The what else is that it’s women this is done to. It’s not men. It’s women who get erased, and it’s not men. No “bodies with penises” on the cover of the Lancet. No much-admired man’s words altered by the ACLU. No talk of “people” needing vasectomies on National Public Radio.
This is all so blindingly obvious, and yet…
I know so many good decent people who (1) just don’t see this at all, and (2) when it’s pointed out to them, they say ‘so what?’, and (3) when you begin to discuss the ‘so what?’ they become defensive, deny the issues could possibly exist in practice and then become angry at me/us when confronted with evidence of the issue occurring. On top of that, people who were friends and colleagues don’t just ignore and shun you, they fairly often become active enemies seeking to tear you down because you’re a transphobe – all without providing anyone evidence of said transphobia. I know plenty of people who have peaked, but are too terrified to say anything for fear of the consequences.

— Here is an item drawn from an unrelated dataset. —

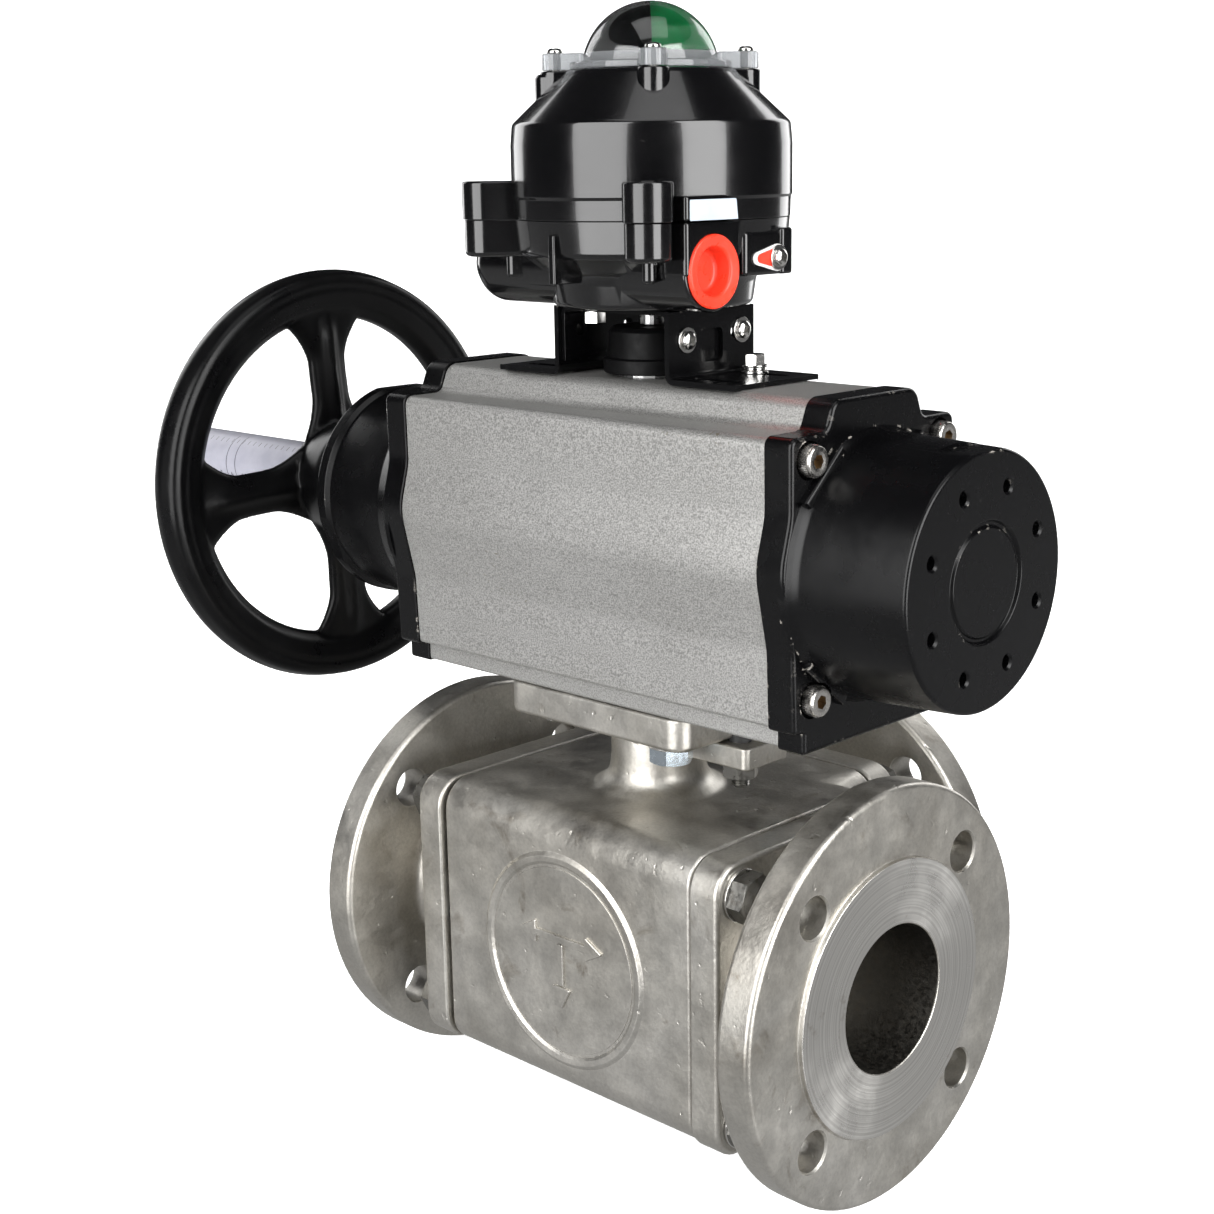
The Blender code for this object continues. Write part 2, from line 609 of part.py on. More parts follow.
def make_piston(name, turn):
    """The head fills the bore and its arm carries the rack past the pinion."""
    frame = new_empty(name + "_axis", ACTUATOR, rotation=(0, 0, turn))
    back = 37.5 * MM
    outline = [(x, -y) for x, y in rack_outline(-PISTON_IN - 2 * MM, 8 * MM, back)]
    piston = prism(name, outline, -RACK_HALF, RACK_HALF, "piston_metal", frame)
    face = (QUARTER, 0, -QUARTER)
    crown = PISTON_BORE_R - 0.3 * MM
    groove_low = PISTON_IN + 7 * MM
    groove_high = PISTON_IN + 12 * MM
    head = [(0, PISTON_OUT), (crown, PISTON_OUT), (crown, groove_high), (crown - 4 * MM, groove_high),
            (crown - 4 * MM, groove_low), (crown, groove_low), (crown, PISTON_IN), (0, PISTON_IN)]
    join(piston, turned(name + "_head", head, None, frame, rotation=face))
    if turn == 0:
        cut(piston, cylinder("spindle_pocket", SPINDLE_R + 3 * MM, PISTON_OUT - 6 * MM, PISTON_OUT + 1 * MM,
                             None, frame, rotation=face))
    tube(name + "_seal", crown - 3.7 * MM, crown - 0.1 * MM, groove_low + GAP, groove_high - GAP, "seal",
         parent=frame, rotation=face)


# ---------------------------------------------------------------- handwheel

def make_handwheel():
    wheel = new_empty("handwheel_axis", ACTUATOR, rotation=(0, -QUARTER, 0))
    at = -WHEEL_X
    rim = [(WHEEL_R, at + 4 * MM), (WHEEL_R, at - 4 * MM), (WHEEL_R - 5 * MM, at - WHEEL_HALF),
           (WHEEL_R - 13 * MM, at - WHEEL_HALF + 1 * MM), (WHEEL_IN_R, at - 3 * MM),
           (WHEEL_IN_R, at + 3 * MM),
           (WHEEL_R - 13 * MM, at + WHEEL_HALF - 1 * MM), (WHEEL_R - 5 * MM, at + WHEEL_HALF)]
    part = turned("handwheel", rim, "black_casting", wheel, ring=True, sides=36)
    hub = [(HUB_OUT_R - 7 * MM, at + 5 * MM), (HUB_OUT_R, at - 8 * MM), (HUB_OUT_R + 4 * MM, at - 25 * MM),
           (HUB_OUT_R + 4 * MM, at - 40 * MM), (SLEEVE_R + 0.8 * MM, at - 40 * MM),
           (SLEEVE_R + 0.8 * MM, at + 5 * MM)]
    join(part, turned("wheel_hub", hub, None, wheel, ring=True, sides=24))
    half = [(18, 13), (40, 10.5), (66, 11), (88, 19)]
    outline = [(x * MM, -y * MM) for x, y in half] + [(x * MM, y * MM) for x, y in reversed(half)]
    for index in range(4):
        turn = (0, 0, SPOKE_TURN + index * QUARTER)
        join(part, prism("spoke_" + str(index), outline, at - 4.5 * MM, at + 4.5 * MM, None, wheel,
                         (0, 0, 0), turn))
    tube("override_nut", SLEEVE_R + 0.8 * MM, 21.5 * MM, CAP_END_LEFT - 12 * MM, at - 40.3 * MM,
         "gear_steel", parent=wheel)
    tube("scale_tube", TUBE_R - 3 * MM, TUBE_R, 166 * MM, -TUBE_END, "black_plastic", parent=wheel)
    tube("scale_sleeve", TUBE_R + GAP, SLEEVE_R, 232 * MM, 352 * MM, "white_scale", parent=wheel)
    spindle = [(0, 240 * MM), (SPINDLE_R, 240 * MM), (SPINDLE_R, 108 * MM), (SPINDLE_R + 2 * MM, 107 * MM),
               (SPINDLE_R + 2 * MM, PISTON_OUT - 6 * MM + GAP), (0, PISTON_OUT - 6 * MM + GAP)]
    turned("spindle", spindle, "gear_steel", wheel, sides=20)


# ---------------------------------------------------------------- bracket and switch box

def make_bracket_foot(name, turn):
    """Z-shaped sheet: a slotted foot, and an upright with round top corners."""
    frame = new_empty(name + "_frame", ROOT, (0, 0, TOP_Z + GAP), (0, 0, turn))
    foot = box(name, (UPRIGHT_X, -UPRIGHT_HALF - 2 * MM, 0), (70 * MM, UPRIGHT_HALF + 2 * MM, SHEET),
               "black_sheet", frame)
    high = 30 * MM
    upright = rounded_outline([(-UPRIGHT_HALF, 0.5 * MM, 0), (UPRIGHT_HALF, 0.5 * MM, 0),
                               (UPRIGHT_HALF, high, 6 * MM), (-UPRIGHT_HALF, high, 6 * MM)])
    join(foot, prism(name + "_upright", upright, UPRIGHT_X, UPRIGHT_X + SHEET, None, frame,
                     rotation=(QUARTER, 0, QUARTER)))
    for y in (-15 * MM, 15 * MM):
        slot = rounded_outline([(37 * MM, y - 2.8 * MM, 2.7 * MM), (63 * MM, y - 2.8 * MM, 2.7 * MM),
                                (63 * MM, y + 2.8 * MM, 2.7 * MM), (37 * MM, y + 2.8 * MM, 2.7 * MM)])
        cut(foot, prism(name + "_slot" + str(y > 0), slot, -1 * MM, SHEET + 1 * MM, None, frame))
        cut(foot, cylinder(name + "_hole" + str(y > 0), 2.8 * MM, UPRIGHT_X - 1 * MM, UPRIGHT_X + 4 * MM,
                           None, frame, (0, y, 19 * MM), (0, QUARTER, 0), sides=HOLE_SIDES))


def make_bracket():
    make_bracket_foot("bracket_foot_right", 0)
    make_bracket_foot("bracket_foot_left", math.pi)
    top = BOX_Z - GAP
    inner = UPRIGHT_X - GAP
    platform = box("bracket_platform", (-inner, -UPRIGHT_HALF, top - SHEET), (inner, UPRIGHT_HALF, top),
                   "black_sheet")
    for name, near, far in (("right_flap", inner - SHEET, inner), ("left_flap", -inner, SHEET - inner)):
        join(platform, box(name, (near, -UPRIGHT_HALF, top - 24 * MM), (far, UPRIGHT_HALF, top - 1 * MM)))
    for y in (-15 * MM, 15 * MM):
        cut(platform, cylinder("flap_hole" + str(y > 0), 2.8 * MM, -40 * MM, 40 * MM, None, ROOT,
                               (0, y, TOP_Z + GAP + 19 * MM), (0, QUARTER, 0), sides=HOLE_SIDES))
    cut(platform, cylinder("shaft_way", 12 * MM, top - 10 * MM, top + 5 * MM))
    knob = [(0, TOP_Z + 22 * MM), (18 * MM, TOP_Z + 22 * MM), (20 * MM, TOP_Z + 20 * MM),
            (20 * MM, TOP_Z + 8 * MM), (22 * MM, TOP_Z + 7 * MM), (22 * MM, TOP_Z + 1.5 * MM),
            (8.3 * MM, TOP_Z + 1.5 * MM), (8.3 * MM, TOP_Z + 14.5 * MM), (0, TOP_Z + 14.5 * MM)]
    turned("coupler", knob, "black_plastic", ROOT)


def lobed_outline(radius, lug_at, lug_r, angles):
    """A circle with a round-ended lug at each of the rising angles."""
    outline = []
    root = math.asin(lug_r / radius)
    for angle, following in zip(angles, angles[1:] + [angles[0] + 2 * math.pi]):
        for step in range(LOBE_STEPS + 1):
            turn = -QUARTER + math.pi * step / LOBE_STEPS
            x = lug_at + lug_r * math.cos(turn)
            y = lug_r * math.sin(turn)
            outline.append(around(math.hypot(x, y), angle + math.atan2(y, x)))
        sweep = following - angle - 2 * root
        count = round(sweep / ARC_STEP)
        for step in range(count + 1):
            outline.append(around(radius, angle + root + sweep * step / count))
    return outline


def make_housing():
    inner = BOX_R - 6 * MM
    rim = PARTING - GAP
    outline = lobed_outline(BOX_R - 1 * MM, LUG_AT, LUG_R, BOX_LUGS)
    housing = prism("box_housing", outline, LUG_LOW, rim, "black_casting")
    join(housing, cylinder("box_base", 44 * MM, BOX_Z, LUG_LOW + 1 * MM))
    axis = (0, BARREL_Y, BARREL_Z)
    along = (0, QUARTER, 0)
    barrel = [(0, BARREL_RIGHT), (BARREL_R, BARREL_RIGHT), (BARREL_R, BARREL_LEFT + 7 * MM),
              (BARREL_R - 7 * MM, BARREL_LEFT), (0, BARREL_LEFT)]
    join(housing, turned("conduit_barrel", barrel, None, ROOT, axis, along))
    join(housing, box("conduit_boss", (30 * MM, BARREL_Y - 0.95 * BARREL_R, BARREL_Z + 2 * MM),
                      (BARREL_RIGHT - 0.5 * MM, BARREL_Y + 0.95 * BARREL_R, rim - 0.5 * MM)))
    cut(housing, cylinder("box_hollow", inner, LUG_LOW + 4 * MM, PARTING + 1 * MM))
    cut(housing, cylinder("base_hollow", 37 * MM, BOX_Z + 5 * MM, LUG_LOW + 5 * MM))
    cut(housing, cylinder("box_shaft_way", 6.6 * MM, BOX_Z - 1 * MM, BOX_Z + 6 * MM))
    cut(housing, cylinder("conduit_bore", 12 * MM, 10 * MM, BARREL_RIGHT + 1 * MM, None, ROOT, axis, along))
    mouth = BARREL_RIGHT + GAP
    plug = [(0, mouth - 10 * MM), (9 * MM, mouth - 10 * MM), (9.5 * MM, mouth + 2.5 * MM),
            (15 * MM, mouth + 2.5 * MM), (15 * MM, mouth), (11.5 * MM, mouth), (11.5 * MM, mouth - 14 * MM),
            (0, mouth - 14 * MM)]
    turned("conduit_plug", plug, "red_plastic", ROOT, axis, along)


def make_cover():
    top_r = 38 * MM
    wall = 5 * MM
    outer = [(0, COVER_TOP), (top_r - 2 * MM, COVER_TOP), (top_r, COVER_TOP - 1.5 * MM), (BOX_R, SHOULDER),
             (BOX_R, SKIRT_TOP), (BOX_R - 1 * MM, SKIRT_TOP - 1 * MM), (BOX_R - 1 * MM, PARTING),
             (0, PARTING)]
    hollow = [(0, COVER_TOP + 1 * MM), (28 * MM, COVER_TOP + 1 * MM), (28 * MM, COVER_TOP - 5 * MM),
              (33 * MM, COVER_TOP - 5 * MM), (top_r - 3 * MM, COVER_TOP - 9 * MM),
              (BOX_R - wall, SHOULDER - 2 * MM), (BOX_R - wall, PARTING - 1 * MM), (0, PARTING - 1 * MM)]
    cover = turned("box_cover", outer, "black_casting", sides=RIM_SIDES)
    ears = lobed_outline(BOX_R - 3 * MM, LUG_AT, LUG_R, BOX_LUGS)
    join(cover, prism("cover_lugs", ears, PARTING + 0.5 * MM, LUG_TOP))
    bosses = lobed_outline(36 * MM, BOSS_AT, 6.5 * MM, DIAGONALS)
    join(cover, prism("dome_bosses", bosses, COVER_TOP - 7 * MM, COVER_TOP + 0.2 * MM))
    cut(cover, turned("cover_hollow", hollow))


def arc_profile(radius, centre, steps, end=0.0):
    angles = [math.pi / 2 - (math.pi / 2 - end) * step / steps for step in range(steps + 1)]
    return [(radius * math.cos(angle), centre + radius * math.sin(angle)) for angle in angles]


def make_dome():
    low = COVER_TOP + 0.2 * MM + GAP
    outer = arc_profile(DOME_R, DOME_Z, 6, math.radians(8))
    inner = arc_profile(DOME_R - 2 * MM, DOME_Z, 6, math.radians(5))
    outer[0] = (0, DOME_Z + DOME_R)
    inner[0] = (0, DOME_Z + DOME_R - 2 * MM)
    profile = outer + [(34 * MM, low + 3.5 * MM), (34 * MM, low + 0.5 * MM),
                       (DOME_R - 2 * MM, low + 0.5 * MM)]
    dome = turned("dome", profile + list(reversed(inner)), "clear")
    skirt = prism("dome_skirt", lobed_outline(36 * MM, BOSS_AT, 6 * MM, DIAGONALS), low, low + 4 * MM)
    cut(skirt, cylinder("skirt_way", 30 * MM, low - 1 * MM, low + 5 * MM))
    join(dome, skirt)


def make_indicator_train():
    drum = arc_profile(DOME_R - 4 * MM, DOME_Z, 6)
    drum[0] = (0, DOME_Z + DOME_R - 4 * MM)
    turned("indicator", drum + [(0, DOME_Z)], "indicator_green")
    cylinder("switch_shaft", 6 * MM, TOP_Z + 22 * MM + GAP, DOME_Z - GAP, "gear_steel", sides=20)
    for name, low, turn in (("cam_lower", 332 * MM, 0), ("cam_upper", 344 * MM, QUARTER)):
        lobe = [around(13 * MM + (3 * MM if step < 8 else 0), 2 * math.pi * step / 24) for step in range(24)]
        cam = prism(name, lobe, low, low + 8 * MM, "ptfe", ROOT, (0, 0, 0), (0, 0, turn))
        cut(cam, cylinder(name + "_bore", 6.3 * MM, low - 1 * MM, low + 9 * MM, sides=20))


def make_switches():
    floor = LUG_LOW + 4 * MM + GAP
    for name, side in (("switch_lower", -1), ("switch_upper", 1)):
        box(name, (18 * MM, side * 14 * MM - 8 * MM, floor), (38 * MM, side * 14 * MM + 8 * MM, 352 * MM),
            "switch_body")
    box("terminal_strip", (-47 * MM, -22 * MM, floor), (-38 * MM, 22 * MM, 338 * MM), "switch_body")


def build():
    make_valve_body()
    for side, face in (("right", FACE_X), ("left", FACE_X), ("rear", FACE_REAR)):
        make_end_connector(side, face)
        make_end_trim(side)
    make_pad_bolts()
    make_ball_and_stem()
    make_actuator_body()
    make_end_caps()
    make_pinion()
    make_piston("piston_left", 0)
    make_piston("piston_right", math.pi)
    make_handwheel()
    make_bracket()
    make_housing()
    make_cover()
    make_dome()
    make_indicator_train()
    make_switches()


build()
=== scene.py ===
"""Looks of the three-way ball valve with its rack-and-pinion actuator and limit-switch box."""
import math

import bmesh
import bpy
from mathutils import Matrix, Vector


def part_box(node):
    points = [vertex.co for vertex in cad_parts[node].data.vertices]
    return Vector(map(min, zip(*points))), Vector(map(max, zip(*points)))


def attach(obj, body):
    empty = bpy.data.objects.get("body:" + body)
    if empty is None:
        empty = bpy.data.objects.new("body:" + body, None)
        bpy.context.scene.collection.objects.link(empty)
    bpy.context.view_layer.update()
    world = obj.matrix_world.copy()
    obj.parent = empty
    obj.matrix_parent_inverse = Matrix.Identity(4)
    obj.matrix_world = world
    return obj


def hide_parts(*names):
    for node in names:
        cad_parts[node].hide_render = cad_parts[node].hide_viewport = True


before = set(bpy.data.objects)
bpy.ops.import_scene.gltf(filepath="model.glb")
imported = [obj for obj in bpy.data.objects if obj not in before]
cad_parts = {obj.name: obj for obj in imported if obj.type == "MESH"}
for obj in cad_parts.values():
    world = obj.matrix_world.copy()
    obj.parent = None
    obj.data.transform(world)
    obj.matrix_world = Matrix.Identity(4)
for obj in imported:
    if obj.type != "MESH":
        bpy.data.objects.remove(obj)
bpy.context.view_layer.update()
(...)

I really admire the people who are prepared to speak publicly on this issue under their own names.
As another example:
There’s a comic book series that now has a television adaptation, called Y: The Last Man. I haven’t read/watched either, so I only know the summaries I’ve read, but I gather the premise is that some mysterious phenomenon wipes out every mammal on the planet with a Y chromosome, except for the protagonist and his pet monkey.
Apparently the television series actually clarifies that trans women were wiped out, too, while trans men continue to exist. I think the show is generally not seen as controversial, even though the title presumably “ought” to be “Y: The Last Body With a Penis.”
Wait a year or two. Then see.
While I think there’s misogyny involved, sure, I really don’t think that’s the root cause. Men are less likely to be wearing “Be Kind” t-shirts, but they’re still vulnerable. The nature of the claim doesn’t allow compromise, and there’s a lot of momentum driven by people who are very, very sure of themselves. Young men are already starting to complain about being seen as bigots because they don’t want to date transwomen (or transmen, if gay.)
Because their status as a social and political group is firm, they’re less likely to worry about being “erased” by the inclusion of women in “men,” or the loss of the ability to name themselves. There’s less at stake.
Well, it’s been this way as long as it’s been such a radioactive issue, so I don’t offhand see why another year or two would make any difference.
I don’t think it’s just misogyny though. Misogyny-adjacent, but not necessarily the thing itself. I think men are raised to feel pretty entitled, especially in relation to women. I think they’re raised to expect to be able to lay down the law, especially to women, while women are raised to be, at least, hesitant about doing that. That’s not specifically misogyny so much as it’s age-old sexist habits and assumptions. I find many activist trans women to be extremely aggressive, in a way that women can’t really carry off, if only because we can’t back it up with a punch.
“….people who were friends and colleagues don’t just ignore and shun you, they fairly often become active enemies seeking to tear you down because you’re a transphobe – all without providing anyone evidence of said transphobia. I know plenty of people who have peaked, but are too terrified to say anything for fear of the consequences.”
I suspect part of the popularity of trans ideology isn’t that people sincerely believe in it, but that this ideology provides an excuse to get rivals and enemies ostracised and fired. Calling someone-especially a woman- a “transphobe” is akin to calling someone a Communist sympathiser in 1950s America.
Also, has anyone here seen this? The UK Labour Party just passed a motion about “conversion therapy”, that will in fact criminalise any medical professional who doesn’t use the “affirmation only” method.
https://twitter.com/BluskyeAllison/status/1442904887629549568
This is horrifying. If this passes, UK Doctors who don’t dress children and teenagers up as the opposite sex and feed them puberty blockers will go to jail.